O aumento do SM de R$ 70,00 para R$ 100,00 representaria uma elevação de 43%. Em 1990 (último dado disponível), os 30% mais pobres ganhavam 4,9% da renda de todos os ocupados do Brasil. Como a maioria destes 30% não tem emprego registrado, não seria de se presumir que a sua renda média aumentaria exatamente tanto quanto o SM, mas vamos trabalhar com esta hipótese para ver o que acontece.
O aumento do SM para R$ 100,00 elevaria a renda dos 30% mais pobres de 4,9% para 7,0% do total anterior, ou seja, expandiria a renda total dos ocupados em 2,1%, supondo que a renda dos ocupados acima dos 30% mais pobres não seja afetada pelo aumento.
Em outras palavras, os que têm seus ganhos influenciados pelo salário mínimo representam uma parcela tão minúscula da massa salarial, que esta cresceria apenas 2,1% se eles tivessem um aumento salarial de 43%.
Mesmo que se suponha que os beneficiados pelo aumento do SM gastem-no inteiramente em consumo, a elevação total do consumo é minúscula.
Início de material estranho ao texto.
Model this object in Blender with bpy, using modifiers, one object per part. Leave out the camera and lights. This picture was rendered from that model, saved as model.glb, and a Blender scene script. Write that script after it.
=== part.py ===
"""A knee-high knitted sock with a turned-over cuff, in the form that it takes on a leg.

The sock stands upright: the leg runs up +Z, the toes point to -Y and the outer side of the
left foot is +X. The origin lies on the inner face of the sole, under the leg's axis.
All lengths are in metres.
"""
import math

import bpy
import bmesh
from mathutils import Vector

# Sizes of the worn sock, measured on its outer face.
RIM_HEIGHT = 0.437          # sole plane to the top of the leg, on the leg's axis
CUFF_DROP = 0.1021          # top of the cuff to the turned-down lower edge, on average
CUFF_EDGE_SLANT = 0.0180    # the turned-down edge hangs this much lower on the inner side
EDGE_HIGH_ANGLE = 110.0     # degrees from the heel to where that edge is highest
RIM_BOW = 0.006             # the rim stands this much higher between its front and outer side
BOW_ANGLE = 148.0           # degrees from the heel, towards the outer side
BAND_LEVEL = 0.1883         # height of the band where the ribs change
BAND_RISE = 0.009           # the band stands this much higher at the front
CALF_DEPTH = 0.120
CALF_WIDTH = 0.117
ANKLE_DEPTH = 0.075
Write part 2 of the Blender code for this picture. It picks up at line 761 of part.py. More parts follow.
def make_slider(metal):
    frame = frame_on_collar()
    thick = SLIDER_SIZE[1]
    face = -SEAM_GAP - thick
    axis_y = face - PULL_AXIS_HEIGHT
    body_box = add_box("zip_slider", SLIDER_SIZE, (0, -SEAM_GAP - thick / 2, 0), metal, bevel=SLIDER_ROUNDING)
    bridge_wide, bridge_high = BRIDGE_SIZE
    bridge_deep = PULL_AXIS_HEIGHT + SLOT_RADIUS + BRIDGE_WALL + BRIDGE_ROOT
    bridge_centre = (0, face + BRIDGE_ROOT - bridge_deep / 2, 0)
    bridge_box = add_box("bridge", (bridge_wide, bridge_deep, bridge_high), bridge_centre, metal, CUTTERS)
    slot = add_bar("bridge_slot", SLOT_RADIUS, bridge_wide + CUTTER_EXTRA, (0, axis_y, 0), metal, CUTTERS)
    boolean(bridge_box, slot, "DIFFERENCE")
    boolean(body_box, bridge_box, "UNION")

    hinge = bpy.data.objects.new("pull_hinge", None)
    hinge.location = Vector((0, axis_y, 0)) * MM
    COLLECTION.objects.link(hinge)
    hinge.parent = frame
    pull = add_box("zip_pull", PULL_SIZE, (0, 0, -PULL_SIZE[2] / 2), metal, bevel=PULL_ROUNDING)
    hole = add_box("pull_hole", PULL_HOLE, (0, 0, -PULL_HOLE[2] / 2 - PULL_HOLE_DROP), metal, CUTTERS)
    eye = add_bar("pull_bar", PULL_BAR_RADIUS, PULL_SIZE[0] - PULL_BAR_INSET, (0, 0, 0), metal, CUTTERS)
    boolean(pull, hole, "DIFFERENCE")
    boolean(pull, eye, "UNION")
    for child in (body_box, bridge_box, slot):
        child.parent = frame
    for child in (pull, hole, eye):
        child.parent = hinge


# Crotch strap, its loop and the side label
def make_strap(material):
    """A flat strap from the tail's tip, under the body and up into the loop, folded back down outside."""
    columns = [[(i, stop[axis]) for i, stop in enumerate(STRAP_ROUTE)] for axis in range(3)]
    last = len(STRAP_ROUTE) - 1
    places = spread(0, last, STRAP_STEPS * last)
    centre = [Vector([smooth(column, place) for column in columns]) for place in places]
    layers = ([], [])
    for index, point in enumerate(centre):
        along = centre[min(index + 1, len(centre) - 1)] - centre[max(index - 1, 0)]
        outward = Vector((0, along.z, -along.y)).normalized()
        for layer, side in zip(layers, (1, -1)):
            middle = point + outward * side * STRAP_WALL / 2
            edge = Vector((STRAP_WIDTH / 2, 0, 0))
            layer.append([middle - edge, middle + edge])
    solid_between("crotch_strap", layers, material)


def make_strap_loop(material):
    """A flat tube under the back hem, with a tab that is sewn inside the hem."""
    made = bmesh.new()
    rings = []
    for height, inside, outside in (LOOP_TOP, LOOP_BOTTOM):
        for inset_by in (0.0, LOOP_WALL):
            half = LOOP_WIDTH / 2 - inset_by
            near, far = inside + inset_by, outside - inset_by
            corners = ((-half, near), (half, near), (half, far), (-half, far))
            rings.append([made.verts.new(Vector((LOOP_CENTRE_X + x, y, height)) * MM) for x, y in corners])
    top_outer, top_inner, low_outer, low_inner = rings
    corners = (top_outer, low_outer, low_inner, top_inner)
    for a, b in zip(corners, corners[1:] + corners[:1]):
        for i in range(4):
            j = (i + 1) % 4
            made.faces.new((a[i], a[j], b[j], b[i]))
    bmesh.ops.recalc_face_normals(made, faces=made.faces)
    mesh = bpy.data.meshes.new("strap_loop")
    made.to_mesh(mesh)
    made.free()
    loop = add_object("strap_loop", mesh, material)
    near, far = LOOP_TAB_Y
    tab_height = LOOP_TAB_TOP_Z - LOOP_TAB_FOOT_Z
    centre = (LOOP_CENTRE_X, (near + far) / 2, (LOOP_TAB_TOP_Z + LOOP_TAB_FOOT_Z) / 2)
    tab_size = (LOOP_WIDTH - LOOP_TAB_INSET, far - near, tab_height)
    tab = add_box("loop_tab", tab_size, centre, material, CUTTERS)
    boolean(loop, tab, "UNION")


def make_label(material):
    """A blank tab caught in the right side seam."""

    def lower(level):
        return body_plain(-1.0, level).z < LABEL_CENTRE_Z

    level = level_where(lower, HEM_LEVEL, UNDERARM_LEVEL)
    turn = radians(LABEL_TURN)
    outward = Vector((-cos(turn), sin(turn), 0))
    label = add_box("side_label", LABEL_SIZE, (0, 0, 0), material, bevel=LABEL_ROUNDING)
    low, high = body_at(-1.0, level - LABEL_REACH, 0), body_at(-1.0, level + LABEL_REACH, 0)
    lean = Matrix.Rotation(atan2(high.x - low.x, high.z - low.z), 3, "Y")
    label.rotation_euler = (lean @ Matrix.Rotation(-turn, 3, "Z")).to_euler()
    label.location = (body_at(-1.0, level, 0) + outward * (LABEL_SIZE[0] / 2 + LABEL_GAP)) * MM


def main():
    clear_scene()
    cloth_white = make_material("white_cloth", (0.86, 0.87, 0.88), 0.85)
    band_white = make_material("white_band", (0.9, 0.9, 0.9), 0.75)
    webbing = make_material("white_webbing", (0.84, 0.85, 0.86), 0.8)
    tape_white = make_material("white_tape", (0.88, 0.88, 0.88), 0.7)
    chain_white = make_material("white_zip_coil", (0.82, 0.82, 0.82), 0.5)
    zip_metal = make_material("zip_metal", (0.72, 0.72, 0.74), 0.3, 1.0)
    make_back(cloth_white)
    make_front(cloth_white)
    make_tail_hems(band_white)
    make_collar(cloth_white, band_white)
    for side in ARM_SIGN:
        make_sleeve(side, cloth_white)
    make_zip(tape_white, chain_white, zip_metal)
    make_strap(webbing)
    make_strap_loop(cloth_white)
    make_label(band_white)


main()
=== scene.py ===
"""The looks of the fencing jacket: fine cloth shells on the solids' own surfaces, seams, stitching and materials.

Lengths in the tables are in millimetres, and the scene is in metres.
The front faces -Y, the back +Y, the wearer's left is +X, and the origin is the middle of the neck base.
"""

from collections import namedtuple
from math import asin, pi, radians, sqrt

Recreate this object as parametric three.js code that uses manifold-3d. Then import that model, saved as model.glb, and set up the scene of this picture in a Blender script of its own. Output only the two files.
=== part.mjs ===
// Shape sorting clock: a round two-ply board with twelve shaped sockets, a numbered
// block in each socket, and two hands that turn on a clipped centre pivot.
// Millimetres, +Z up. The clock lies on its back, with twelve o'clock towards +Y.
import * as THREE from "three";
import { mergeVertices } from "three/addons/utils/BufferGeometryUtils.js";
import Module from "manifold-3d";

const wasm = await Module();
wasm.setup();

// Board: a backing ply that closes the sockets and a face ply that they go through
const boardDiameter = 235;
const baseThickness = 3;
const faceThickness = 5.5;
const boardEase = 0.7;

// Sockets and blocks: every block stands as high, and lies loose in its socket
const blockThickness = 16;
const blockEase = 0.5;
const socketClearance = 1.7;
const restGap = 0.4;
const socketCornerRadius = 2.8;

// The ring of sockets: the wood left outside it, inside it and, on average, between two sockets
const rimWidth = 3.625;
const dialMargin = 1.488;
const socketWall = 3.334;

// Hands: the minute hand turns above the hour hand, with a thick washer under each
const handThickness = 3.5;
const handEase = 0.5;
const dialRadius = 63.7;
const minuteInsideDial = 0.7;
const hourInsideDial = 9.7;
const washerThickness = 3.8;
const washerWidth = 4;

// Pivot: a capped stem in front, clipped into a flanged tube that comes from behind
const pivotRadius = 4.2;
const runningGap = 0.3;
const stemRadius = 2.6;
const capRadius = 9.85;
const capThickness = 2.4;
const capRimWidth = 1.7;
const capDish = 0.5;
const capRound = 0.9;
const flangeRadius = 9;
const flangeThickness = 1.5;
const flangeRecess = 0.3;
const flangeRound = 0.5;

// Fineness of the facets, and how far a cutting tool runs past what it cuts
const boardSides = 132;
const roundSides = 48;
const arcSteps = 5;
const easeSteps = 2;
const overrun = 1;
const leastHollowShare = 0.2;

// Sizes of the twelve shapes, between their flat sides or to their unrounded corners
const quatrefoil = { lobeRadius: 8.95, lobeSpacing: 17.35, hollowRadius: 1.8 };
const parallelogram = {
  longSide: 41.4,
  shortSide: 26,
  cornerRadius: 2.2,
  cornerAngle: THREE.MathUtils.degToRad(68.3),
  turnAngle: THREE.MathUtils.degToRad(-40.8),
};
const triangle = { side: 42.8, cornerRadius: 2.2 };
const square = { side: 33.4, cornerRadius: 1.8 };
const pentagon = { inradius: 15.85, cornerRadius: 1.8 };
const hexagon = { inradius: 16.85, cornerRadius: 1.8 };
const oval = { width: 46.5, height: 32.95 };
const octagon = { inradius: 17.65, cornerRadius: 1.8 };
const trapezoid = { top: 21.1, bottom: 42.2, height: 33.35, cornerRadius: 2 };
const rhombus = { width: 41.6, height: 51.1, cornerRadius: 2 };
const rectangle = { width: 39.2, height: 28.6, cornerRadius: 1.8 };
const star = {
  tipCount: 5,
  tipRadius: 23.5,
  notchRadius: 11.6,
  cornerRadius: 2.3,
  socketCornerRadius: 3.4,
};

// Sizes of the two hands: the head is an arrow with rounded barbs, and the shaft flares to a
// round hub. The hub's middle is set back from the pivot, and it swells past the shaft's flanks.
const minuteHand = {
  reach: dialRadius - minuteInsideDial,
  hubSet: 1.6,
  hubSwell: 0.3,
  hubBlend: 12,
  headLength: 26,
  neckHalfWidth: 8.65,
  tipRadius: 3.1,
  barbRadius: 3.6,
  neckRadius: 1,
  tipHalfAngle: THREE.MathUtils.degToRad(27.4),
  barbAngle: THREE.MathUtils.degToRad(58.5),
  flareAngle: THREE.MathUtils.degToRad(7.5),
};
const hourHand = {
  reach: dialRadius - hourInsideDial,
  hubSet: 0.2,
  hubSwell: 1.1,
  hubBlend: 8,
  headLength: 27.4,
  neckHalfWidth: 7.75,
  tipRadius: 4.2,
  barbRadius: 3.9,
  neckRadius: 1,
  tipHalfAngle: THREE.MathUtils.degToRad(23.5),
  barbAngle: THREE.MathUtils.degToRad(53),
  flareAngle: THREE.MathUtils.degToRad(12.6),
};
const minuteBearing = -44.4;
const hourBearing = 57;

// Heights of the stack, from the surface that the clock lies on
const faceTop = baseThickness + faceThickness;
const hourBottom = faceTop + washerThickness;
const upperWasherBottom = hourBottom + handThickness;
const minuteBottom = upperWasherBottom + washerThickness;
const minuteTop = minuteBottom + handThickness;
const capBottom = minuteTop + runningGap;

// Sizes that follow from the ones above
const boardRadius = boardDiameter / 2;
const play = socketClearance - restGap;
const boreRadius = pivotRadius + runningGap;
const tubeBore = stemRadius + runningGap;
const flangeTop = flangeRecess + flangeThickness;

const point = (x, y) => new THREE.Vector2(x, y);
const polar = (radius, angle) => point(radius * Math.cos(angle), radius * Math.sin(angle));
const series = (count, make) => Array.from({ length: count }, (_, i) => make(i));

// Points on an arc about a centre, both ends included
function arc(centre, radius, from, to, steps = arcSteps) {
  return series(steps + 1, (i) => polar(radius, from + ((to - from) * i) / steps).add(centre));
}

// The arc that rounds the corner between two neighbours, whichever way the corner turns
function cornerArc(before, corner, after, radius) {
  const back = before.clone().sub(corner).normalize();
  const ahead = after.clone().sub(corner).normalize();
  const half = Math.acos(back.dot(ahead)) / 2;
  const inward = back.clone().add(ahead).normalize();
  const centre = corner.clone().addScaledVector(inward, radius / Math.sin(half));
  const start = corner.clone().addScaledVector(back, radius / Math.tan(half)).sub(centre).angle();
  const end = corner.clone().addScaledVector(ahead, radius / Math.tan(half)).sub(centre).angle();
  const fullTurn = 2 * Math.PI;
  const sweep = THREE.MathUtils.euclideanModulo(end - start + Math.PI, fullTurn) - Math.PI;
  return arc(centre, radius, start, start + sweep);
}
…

Como em 1995 o SM está 40% abaixo do de 1990, os 30% devem ter hoje menos de 4,9% da massa salarial, de modo que o aumento de seu consumo seria ainda proporcionalmente menor.
É difícil imaginar como este aumento de gasto possa contribuir para um aumento da inflação. Mas, se for necessário neutralizá-lo, bastaria criar algum imposto ou contribuição que incidisse sobre os 10% mais ricos, que em 1990 dispunham de 48,1% da massa salarial. O ônus para eles seria de 2,1% da massa salarial ou 4,4% de sua renda.
Poderia, por exemplo, ser uma poupança forçada sob a forma de uma contribuição extra à Previdência Social, a ser compensada por correspondente elevação de benefícios. Será que o novo governo brasileiro não poderia convencer o décimo de renda mais alta a fazer este "sacrifício" para melhorar a sorte dos 30% mais pobres?